Mr Mackenzie added: “The response of the donor community is that people want to help.”

Entrepreneurs, Mr Mackenzie said, support the new initiative and have been invited to become “ambassadors” for the programme. Bermudian entrepreneurs Selange Gitschner (dasfete), Nicole Golden (Urban Cottage), Piers Carr (Current Vehicles) and Jason Sukdeo (BHW Ltd) attended yesterday’s launch.

“They are excited, and that is a good validation that we are on the right track. We have listened to young entrepreneurs about the challenges they faced, and we think we will be in a position to fill a lot of those gaps.”

Ignite Bermuda is primarily an entrepreneurial “accelerator” rather than an “incubator”. Incubators are generally regarded as safe spaces for burgeoning ideas while accelerators present a more challenging environment because the entrepreneurs themselves wish to progress faster and become more resilient through continuous learning and development.

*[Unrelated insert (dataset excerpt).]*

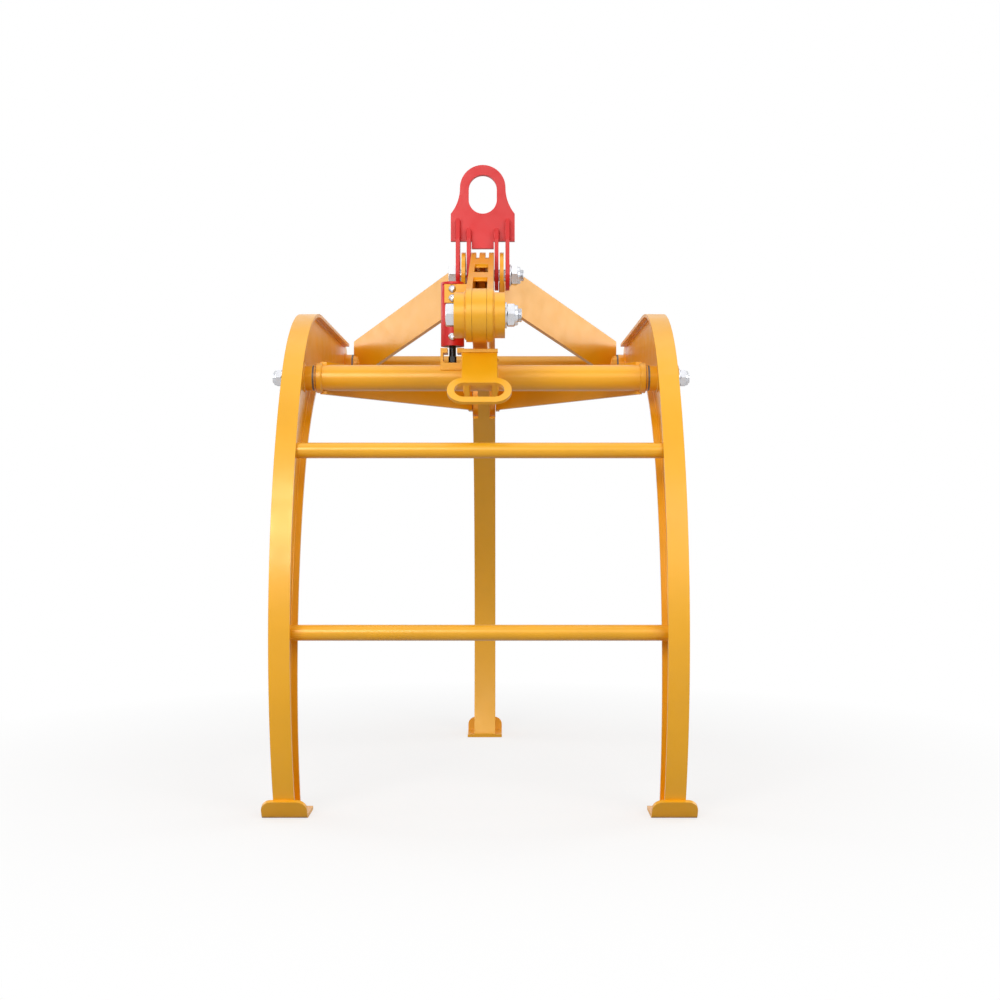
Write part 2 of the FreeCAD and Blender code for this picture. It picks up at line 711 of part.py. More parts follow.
def hanger_lug(name, side, inside, lap):
    """A lug on edge: round at the bolt, and notched at the top to take the eye plate."""
    body = new_body(name, hanger_pivot)
    sketch = new_sketch(body, "YZ_Plane", f"{side} * {inside}")
    notch = eye_plate_thickness / 2
    shelf = shoulder_bottom - hanger_height
    crest = shelf + lap
    draw(sketch, (-hanger_lug_radius, 0), [
        ((0, -hanger_lug_radius), (hanger_lug_radius, 0)),
        ((hanger_lug_radius, shelf),),
        ((lug_top_width / 2, crest),),
        ((notch, crest),),
        ((notch, shelf),),
        ((-notch, shelf),),
        ((-notch, crest),),
        ((-lug_top_width / 2, crest),),
        ((-hanger_lug_radius, shelf),),
    ])
    pad(body, sketch, "hanger_lug_thickness", back=side == -1)
    drill(body, running_bore(main_bolt_diameter), (0, 0))


def grip_handle():
    """The hand grip: a shelf, a sloping neck and an oval ring to hold."""
    body = new_body("grip_handle")
    angle = math.radians(grip_slope)
    shelf_rear = -jaw_pivot_reach - grip_shelf_start
    grip_shelf_top = tube_top + grip_shelf_rise
    ring_reach = shelf_rear - grip_shelf_length - grip_ring_length
    ring_height = grip_shelf_top - grip_ring_length * math.tan(angle)
    neck_end = grip_ring_depth / 2 - grip_rim / 2
    along = (-math.cos(angle), -math.sin(angle))
    upper = (-math.sin(angle) * grip_thickness / 2, math.cos(angle) * grip_thickness / 2)
    ring_centre = (ring_reach, ring_height)
    foot_point = (ring_centre[0] - along[0] * neck_end, ring_centre[1] - along[1] * neck_end)
    top_line = (foot_point[0] + upper[0], foot_point[1] + upper[1])
    low_line = (foot_point[0] - upper[0], foot_point[1] - upper[1])
    bend_top = top_line[0] + (grip_shelf_top - top_line[1]) / math.tan(angle)
    shelf_low = grip_shelf_top - grip_thickness
    bend_low = low_line[0] + (shelf_low - low_line[1]) / math.tan(angle)
    neck = new_sketch(body, "YZ_Plane")
    draw(neck, (shelf_rear, grip_shelf_top), [
        ((bend_top, grip_shelf_top),),
        (top_line,),
        (low_line,),
        ((bend_low, shelf_low),),
        ((shelf_rear, shelf_low),),
    ])
    pad(body, neck, "grip_width", both=True)
    ring = body.newObject("Sketcher::SketchObject", "grip_ring_sketch")
    ring.AttachmentSupport = [(origin_feature(body, "XY_Plane"), "")]
    ring.MapMode = "FlatFace"
    ring.AttachmentOffset = Placement(Vector(0, ring_centre[0], ring_centre[1]),
                                      Rotation(Vector(1, 0, 0), grip_slope))
    for inset in (0, grip_rim):
        radius = grip_ring_depth / 2 - inset
        reach = grip_ring_width / 2 - inset - radius
        draw(ring, (-reach, -radius), [
            ((reach, -radius),),
            ((reach + radius, 0), (reach, radius)),
            ((-reach, radius),),
            ((-reach - radius, 0), (-reach, -radius)),
        ])
    pad(body, ring, "grip_thickness", both=True)


def grip_ribs():
    """Two upright ribs under the shelf, coped against the front tube."""
    body = new_body("grip_ribs")
    shelf_low = tube_top + grip_shelf_rise - grip_thickness
    rib_low = jaw_pivot_height - grip_rib_drop
    sketch = new_sketch(body, "YZ_Plane", "grip_rib_spacing / 2")
    draw(sketch, (-jaw_pivot_reach, shelf_low), [
        ((-jaw_pivot_reach - grip_rib_length, shelf_low),),
        ((-jaw_pivot_reach - front_tube_diameter / 2, rib_low),),
        ((-jaw_pivot_reach, rib_low),),
    ])
    rib = pad(body, sketch, "grip_rib_thickness")
    mirror_across(body, [rib])
    cope(body, front_tube_diameter, (-jaw_pivot_reach, jaw_pivot_height))


def latch_keeper():
    """The keeper: a block saddled on the front tube, with a T-slot open to front and rear."""
    body = new_body("latch_keeper", latch_base)
    sketch = new_sketch(body, "XZ_Plane")
    cavity_low = tube_top + keeper_floor
    lip_low = keeper_top - keeper_lip
    half = keeper_width / 2
    cavity = keeper_cavity_width / 2
    gap = keeper_gap / 2
    draw(sketch, (-half, jaw_pivot_height), [
        ((half, jaw_pivot_height),),
        ((half, keeper_top),),
        ((gap, keeper_top),),
        ((gap, lip_low),),
        ((cavity, lip_low),),
        ((cavity, cavity_low + keeper_corner),),
        ((cavity - keeper_corner, cavity_low),),
        ((keeper_corner - cavity, cavity_low),),
        ((-cavity, cavity_low + keeper_corner),),
        ((-cavity, lip_low),),
        ((-gap, lip_low),),
        ((-gap, keeper_top),),
        ((-half, keeper_top),),
    ])
    pad(body, sketch, "keeper_depth", both=True)
    cope(body, front_tube_diameter, (0, jaw_pivot_height))


def latch_spindle():
    """The turning spindle with its T-head, shown with the head in line with the slot."""
    body = new_body("latch_spindle", latch_base)
    head = new_sketch(body, "XY_Plane", str(head_bottom))
    half = head_width / 2
    end = head_length / 2
    draw(head, (-half, head_corner - end), [
        ((head_corner - half, -end),),
        ((half - head_corner, -end),),
        ((half, head_corner - end),),
        ((half, end - head_corner),),
        ((half - head_corner, end),),
        ((head_corner - half, end),),
        ((-half, end - head_corner),),
    ])
    pad(body, head, "head_thickness")
    stem = new_sketch(body, "XY_Plane", str(head_bottom))
    draw_circle(stem, stem_diameter / 2)
    pad(body, stem, str(window_top - head_bottom))


def latch_housing():
    """The round housing, with a flat window cut in its front."""
    body = new_body("latch_housing", latch_base)
    round_wall = new_sketch(body, "XY_Plane", str(housing_bottom))
    draw_circle(round_wall, housing_diameter / 2)
    draw_circle(round_wall, housing_bore / 2)
    pad(body, round_wall, str(housing_top - housing_bottom))
    window = new_sketch(body, "YZ_Plane")
    draw_box(window, -housing_diameter, window_bottom, -housing_diameter / 2 + window_depth, window_top)
    cut_through(body, window)


def latch_guides():
    """Two guide bushes for the spindle, one behind the bracket and one at the lower end."""
    body = new_body("latch_guides", latch_base)
    for start in (window_top - guide_length, housing_bottom):
        sketch = new_sketch(body, "XY_Plane", str(start))
        draw_circle(sketch, housing_bore / 2)
        draw_circle(sketch, running_bore(stem_diameter) / 2)
        pad(body, sketch, "guide_length")
    flat = new_sketch(body, "YZ_Plane")
    draw_box(flat, -housing_diameter, window_bottom, -housing_diameter / 2 + window_depth, window_top)
    cut_through(body, flat)


def latch_bracket():
    """The bracket plate that carries the housing on the link's left plate."""
    body = new_body("latch_bracket")
    back = jaw_pivot_reach + housing_diameter / 2 - window_depth
    sketch = new_sketch(body, "XZ_Plane", str(back))
    plate_face = rear_web_thickness / 2 + link_clearance + link_plate_thickness
    draw_box(sketch, -latch_side_reach - bracket_overhang, bracket_bottom, -plate_face, bracket_top)
    pad(body, sketch, "bracket_thickness")


def latch_screws():
    """Heads of the two screws that hold the bracket and of the one that holds the lower guide."""
    body = new_body("latch_screws", latch_base)
    wall = housing_diameter / 2
    plate_front = wall - window_depth + bracket_thickness
    low = housing_bottom + guide_length / 2 + lower_screw_offset
    heights = (bracket_middle - screw_spacing / 2, bracket_middle + screw_spacing / 2, low)
    for front, height in zip((plate_front, plate_front, wall), heights):
        dome = new_sketch(body, "XZ_Plane", str(front + side_gap))
        draw_circle(dome, screw_head_diameter / 2, (0, height))
        pad(body, dome, "screw_head_height")


def check_and_export():
    doc.recompute()
    for item in doc.Objects:
        if "Invalid" in item.State or "Error" in item.State:
            raise RuntimeError(f"{item.Label} failed: {item.State}")
    for piece in pieces:
        shape = piece.Shape
        if shape.isNull() or not shape.isValid() or not shape.Solids:
            raise RuntimeError(f"{piece.Label} has no valid shape")
        shape.exportStep(f"parts/{piece.Label}.step")
        box = shape.BoundBox
        print(piece.Label, len(shape.Solids), round(shape.Volume / 1000, 1), "cm3",
              [round(value, 1) for value in (box.XMin, box.YMin, box.ZMin, box.XMax, box.YMax, box.ZMax)])


for label, sign in (("left", -1), ("right", 1)):
    front_arm(f"front_{label}_arm", sign)
    foot(f"front_{label}_foot", f"{sign} * arm_centre", 1)
    v_bar(f"v_bar_{label}", sign)
    rear_fork(f"rear_fork_{label}", sign)
    link_plate(f"link_plate_{label}", sign)
    rear_link_plate(f"rear_link_plate_{label}", sign)
    brace(f"brace_{label}", sign)
    hanger_lug(f"outer_lug_{label}", sign, "outer_lug_inside", outer_lug_lap)
    hanger_lug(f"inner_lug_{label}", sign, "inner_lug_inside", inner_lug_lap)

rung_length = "2 * arm_centre - web_thickness"
for rung in ("upper_rung", "lower_rung"):
    reach = (f"outer_arc_reach - sqrt(outer_arc_radius ^ 2 - ({rung}_height - outer_arc_height) ^ 2)"
             f" + {rung}_inset")
    ring_between(rung, ("0", reach, f"{rung}_height"), rung_length, rung_diameter)
rear_arm()
foot("rear_foot", "0", -1)
cross_tube("front", front_pivot, front_tube_diameter, front_collar_wall)
cross_tube("rear", tube_pivot, rear_tube_diameter, rear_collar_wall)
side_pivot_hardware("front_pivot", front_pivot)
side_pivot_hardware("rear_pivot", tube_pivot)
main_bolt("fork", rear_pivot, "rear_hub_length / 2 + fork_clearance + fork_thickness")
drum_face = "rear_web_thickness / 2 + link_clearance + link_plate_thickness"
ring_pair("link_drums", drum_pivot, drum_face, "link_drum_length", link_drum_diameter,
          running_bore(main_bolt_diameter))
main_bolt("drum", drum_pivot, f"{drum_face} + link_drum_length")
main_bolt("hanger", hanger_pivot, "outer_lug_inside + hanger_lug_thickness")
link_cross_plates()
link_middle_lug()
eye_plate()
grip_handle()
grip_ribs()
latch_keeper()
latch_spindle()
latch_housing()
latch_guides()
latch_bracket()
latch_screws()
check_and_export()
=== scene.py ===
import json
import math

import bpy
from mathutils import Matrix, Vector

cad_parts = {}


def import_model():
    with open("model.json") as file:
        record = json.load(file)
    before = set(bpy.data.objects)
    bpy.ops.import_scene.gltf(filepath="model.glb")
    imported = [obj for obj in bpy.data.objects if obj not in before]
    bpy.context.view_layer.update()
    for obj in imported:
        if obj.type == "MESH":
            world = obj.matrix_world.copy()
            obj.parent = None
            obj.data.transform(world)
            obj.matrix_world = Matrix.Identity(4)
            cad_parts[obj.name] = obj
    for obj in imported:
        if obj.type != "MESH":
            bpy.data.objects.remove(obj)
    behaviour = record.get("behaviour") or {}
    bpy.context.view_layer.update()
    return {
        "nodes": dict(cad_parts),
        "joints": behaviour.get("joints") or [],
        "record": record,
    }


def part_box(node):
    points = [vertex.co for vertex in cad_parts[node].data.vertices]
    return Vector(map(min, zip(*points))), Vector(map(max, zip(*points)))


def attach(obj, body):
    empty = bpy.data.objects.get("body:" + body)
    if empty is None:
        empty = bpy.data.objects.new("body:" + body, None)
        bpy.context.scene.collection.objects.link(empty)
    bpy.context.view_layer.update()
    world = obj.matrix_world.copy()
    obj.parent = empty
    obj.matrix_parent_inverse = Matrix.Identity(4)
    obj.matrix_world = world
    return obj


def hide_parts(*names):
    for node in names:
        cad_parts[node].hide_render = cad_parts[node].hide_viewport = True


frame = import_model()

MM = 0.001

# Camera: level, with the photograph's place and angle.
CAMERA_PLACE = (0.0437, -3.5215, 0.6808)
CAMERA_LENS = 50
CAMERA_SENSOR = 36

# Finishes, as linear colours.
YELLOW = (0.93, 0.435, 0.004)
RED = (0.70, 0.010, 0.010)
ZINC = (0.64, 0.65, 0.68)
DARK_STEEL = (0.16, 0.15, 0.14)
BLACK_STEEL = (0.012, 0.012, 0.013)
FLOOR_COLOUR = (0.96, 0.96, 0.96)
FLOOR_BOUNCE = (0.20, 0.20, 0.20)

# The curved edges of a jaw, in millimetres, as the solids have them.
OUTER_ARC = {"centre": (347.5, 390), "radius": 980, "blend": 420, "top": 1134}
INNER_ARC = {"centre": (363.5, 300), "radius": 880, "blend": 554, "top": 1020}
STRIP = 8
FOOT = 8
FRONT_STRIP_END = 513.5
REAR_STRIP_END = 72.5
REAR_INNER_END_ANGLE = math.radians(128)
ARM_CENTRE = 416.5
ARM_HALF_WEB = 8
REAR_HALF_WEB = 15.5

# Hinge lines, in millimetres: (y, z) pairs, and the reach and height of the links' outer ends.
FRONT_PIVOT = (-307.5, 963)
FORK_PIVOT = (307.5, 963)
LINK_REACH = 542.5
LINK_HEIGHT = 1077
HANGER_HEIGHT = 1250

# Fasteners, in millimetres.
BOLT_RADIUS = 15
BOLT_FLATS = 46
BOLT_HEAD = 18.7
BOLT_PITCH = 3.5
BOLT_WASHER_RADIUS = 28
SIDE_NUT_FLATS = 36
SIDE_NUT_HEIGHT = 19
SIDE_WASHER_RADIUS = 22
WASHER_THICKNESS = 4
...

Participants will attend a ‘boot camp’ on May 6 and 7. Other mandatory events include ‘Acceler8’ on August 7, the “Celebrating Success” event on November 6 that marks the end of the programme, and scheduled, fortnightly “enablement sessions”. Participants will be required to engage in the curriculum and meet mutually agreed-upon milestones, organisers say.

They will enjoy swipe-card access to the hub space, which will have permanent and “hot desk” space, meeting rooms, informal meeting spaces, an event space with audiovisual equipment, high-speed wi-fi, equipment for printing, scanning and copying — plus kitchen space and lockers.

Subject to work permit approval, the first executive director will be seasoned entrepreneur Sean Reel. Ignite hopes to have him in place by April 15. Entrepreneurial Spark assisted with the recruitment process, with Ignite Bermuda interviewing shortlisted candidates.

“The first phase of the programme is critical, and we wanted to make sure we got someone in who could work with Entrepreneurial Spark and get the programme launched,” Mr Mackenzie said.

Mr Patterson added: “At the end of the work permit term, the position will be Bermudianised.”

A full-time second-in-command will be hired this summer, organisers say.